Saudi Arabia may support the financing of the Turkmenistan-Afghanistan-Pakistan-India (TAPI) gas pipeline project, Trend reports with reference to the Saudi newspaper Al-Riyadh.
Minister of Energy, Industry and Mineral Resources of Saudi Arabia Khalid Al-Falih said that the company Saudi Aramco believes that gas reserves concentrated in Turkmenistan are among the biggest ones in the world.
The company is studying the issue of supporting financing for the project of a giant pipeline from Turkmenistan, which will be connected to India through a number of countries, the minister added.
“Saudi Arabia’s support of gas exports from Turkmenistan to India is the biggest shift in world trade of liquefied natural gas (LNG) for India,” the minister said.
Al-Riyadh notes that Saudi Arabia as a whole promotes joint investments in the countries of the Caspian region in the sectors of petrochemistry, oil, gas, mining, renewable energy and others.
Earlier it was reported that Saudi Aramco is considering the possibility of investing in the production of oil and gas in Turkmenistan.
The King of Saudi Arabia Salman bin Abdulaziz Al Saud in his letter to President of Turkmenistan Gurbanguly Berdimuhamedov a year ago drew attention to the fact that the Saudi Fund for Development supported the construction of the TAPI gas pipeline.
Construction of the Turkmen section of the TAPI gas pipeline has been underway since December 2015, work has recently begun on the Afghan section. This year is scheduled to begin work in Pakistan.
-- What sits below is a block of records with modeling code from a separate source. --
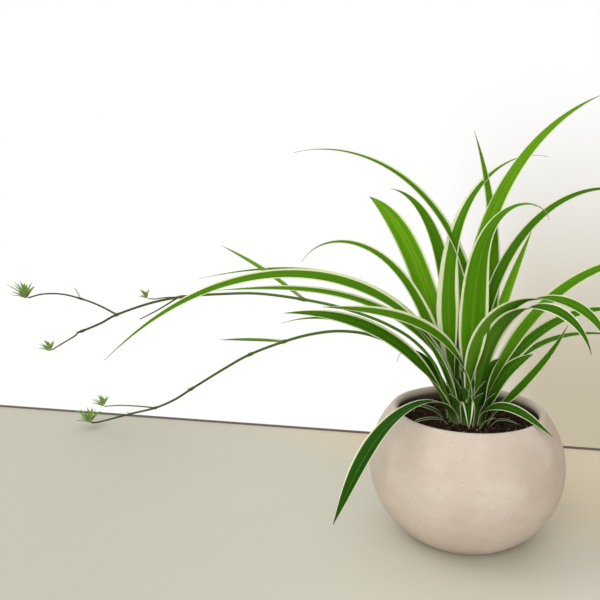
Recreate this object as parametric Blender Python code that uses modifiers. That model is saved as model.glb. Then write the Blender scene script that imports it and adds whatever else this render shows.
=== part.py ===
"""Potted spider plant: a round bowl of soil with a rosette of arching leaves and two runners.

The origin is the middle of the bowl's flat foot, +Z is up and the runners reach out towards -X.
Lengths are in metres and angles in degrees. Every leaf, runner and plantlet is its own solid.
"""
import math
from collections import namedtuple

import bmesh
import bpy
from mathutils import Quaternion, Vector, noise

# ---------------------------------------------------------------- driving dimensions
BOWL_RADIUS = 0.0725        # widest outside radius
BOWL_HALF_HEIGHT = 0.0665   # half height of the round that the bowl is cut from
BOWL_MIDDLE = 0.0560        # height of the widest ring
WALL = 0.0060
RIM_ANGLE = 51.5            # from straight up to the rim, along the round
FOOT_RADIUS = 0.0340
FOOT_HEIGHT = 0.0025
FOOT_ANGLE = 144.0          # where the round ends above the foot
FLOOR = 0.0090              # height of the bowl's inside floor
BOWL_STEPS = 32

SOIL_TOP = 0.0865
SOIL_BUMP = 0.0012
CLEARANCE = 0.0003

CROWN_RADIUS = 0.0170       # the ball whose top the leaves grow from
CROWN_MIDDLE = 0.0759
CROWN_NECK = 0.0139
CROWN_BOTTOM = 0.0680
CROWN_STEPS = 24
LEAF_SEAT_GAP = 0.0007      # from the ball to the middle of an outer blade's end
ROOT_DEPTH = 0.0025         # how far the heart leaves are sunk into the ball

BLADE_THICKNESS = 0.0007
BASE_WIDTH = 0.0050
TIP_WIDTH = 0.0009
BASE_FOLD = 38.0            # each half blade is raised by this much at the crown
BLADE_FOLD = 16.0           # and by this much further out
FOLD_OPENS = 0.35           # share of the length over which the fold opens
TWIST_ENDS = 0.40           # where the roll near the base is complete and the outer one starts
STATION_SPACING = 0.022

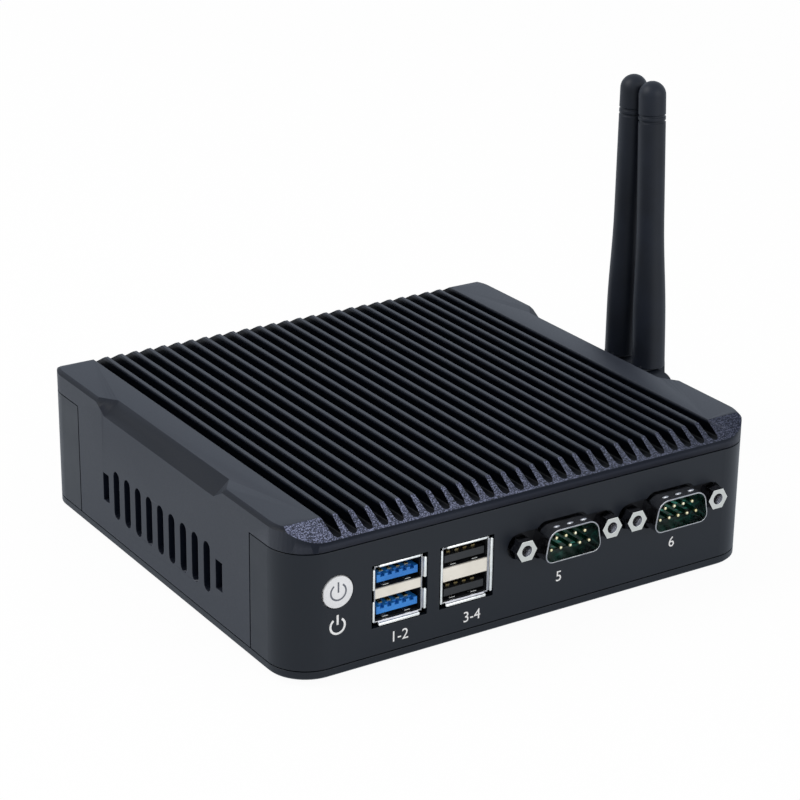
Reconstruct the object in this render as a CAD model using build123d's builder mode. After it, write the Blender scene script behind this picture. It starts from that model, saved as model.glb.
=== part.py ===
from build123d import *
import math
import os

# A small fanless computer: a finned aluminium cover over a board that hangs upside down.
# X runs to the right along the front, Y to the back, Z up. The origin is in the underside
# of the bottom plate, at its middle, and the rubber feet stand below it.
# All lengths are in millimetres.

os.makedirs("parts", exist_ok=True)

# Case
body_width = 134.0
body_depth = 126.0
body_height = 37.4
corner_radius = 10.0
foot_height = 1.5
plate_thickness = 2.1
seam_gap = 0.3
slit_gap = 0.45
panel_height = 28.9
panel_wall = 1.2
side_wall = 2.5
edge_chamfer = 0.95
front_wrap = 18.0
rear_wrap = 19.6

# Heat sink
fin_pitch = 4.155
slot_count = 27
slot_width = 2.6
slot_root_width = 2.3
slot_depth = 3.1
fin_edge = 0.15
bevel_depth = 5.85
bevel_height = 3.4
scoop_length = 56.5
scoop_inset = 4.2
scoop_depth = 3.4
scoop_flare = 66.0

# Side vents
vent_count = 9
vent_pitch = 5.87
vent_width = 3.2
vent_length = 13.05
short_vent_length = 7.6
vent_y = -1.0
vent_height = 14.55

# To keep the mesh light, what is round and small or hidden is a polygon, except where a
# screw, a plug or a joint needs a true bore
pin_sides = 6
light_sides = 8
fair_sides = 12
round_sides = 20

# Screws and pillars
screw_radius = 1.5
screw_clearance = 0.05
screw_pass = 0.2
pillar_radius = 3.5
pillar_inset_x = 8.0
pillar_inset_y = 14.0
ear_width = 12.0
ear_thickness = 2.0
corner_screw_length = 12.0
recess_radius = 1.15
recess_depth = 1.0
foot_radius = 5.0
foot_inset = 17.0
bracket_pitch = 75.0
bracket_hole_radius = 2.0
rib_height = 1.5
rib_wall = 1.2
rib_gap = 0.2
rib_inset = 5.0
plate_edge = 0.5

# Board
board_side_gap = 0.5
board_end_gap = 2.3
board_thickness = 1.6
board_underside = 24.5
board_hole_inset_x = 5.0
board_hole_inset_y = 14.5
standoff_radius = 3.0
board_screw_length = 5.0
screw_end_gap = 0.5
screw_head_radius = 2.75
screw_head_height = 1.6
processor_size = 27.0
processor_height = 1.4
package_height = 0.77
die_width = 13.5
die_depth = 11.2
pad_size = 22.0
pad_thickness = 0.5
heat_block_size = 42.0

# Front controls
button_inset = 12.45
button_z = 21.05
button_radius = 3.93
button_gap = 0.27
button_proud = 0.3
button_travel = 0.6
button_flange = 0.7
flange_thickness = 0.7
flange_slack = 0.2
stem_radius = 2.0
guide_wall = 1.1
guide_web = 0.5
guide_slack = 0.15
stem_length = 3.35
plunger_radius = 1.6
plunger_slack = 0.1
plunger_hold = 0.9
switch_width = 6.0
switch_depth = 5.0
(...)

Construction of the Turkmen section of TAPI was launched in December 2015, while the Afghan section in February 2018. Pakistan plans to start the work on its pipeline section this year.
The total length of the pipeline, with a capacity of 33 billion cubic meters of gas per year will be 1,840 kilometers. The length of the Turkmen section will be 205 kilometers.
Then, this pipeline will pass through the Afghan cities of Herat and Kandahar (816 kilometers), through the cities of Quetta and Multan across Pakistani territory (819 kilometers), and reach the settlement of Fazilka in India.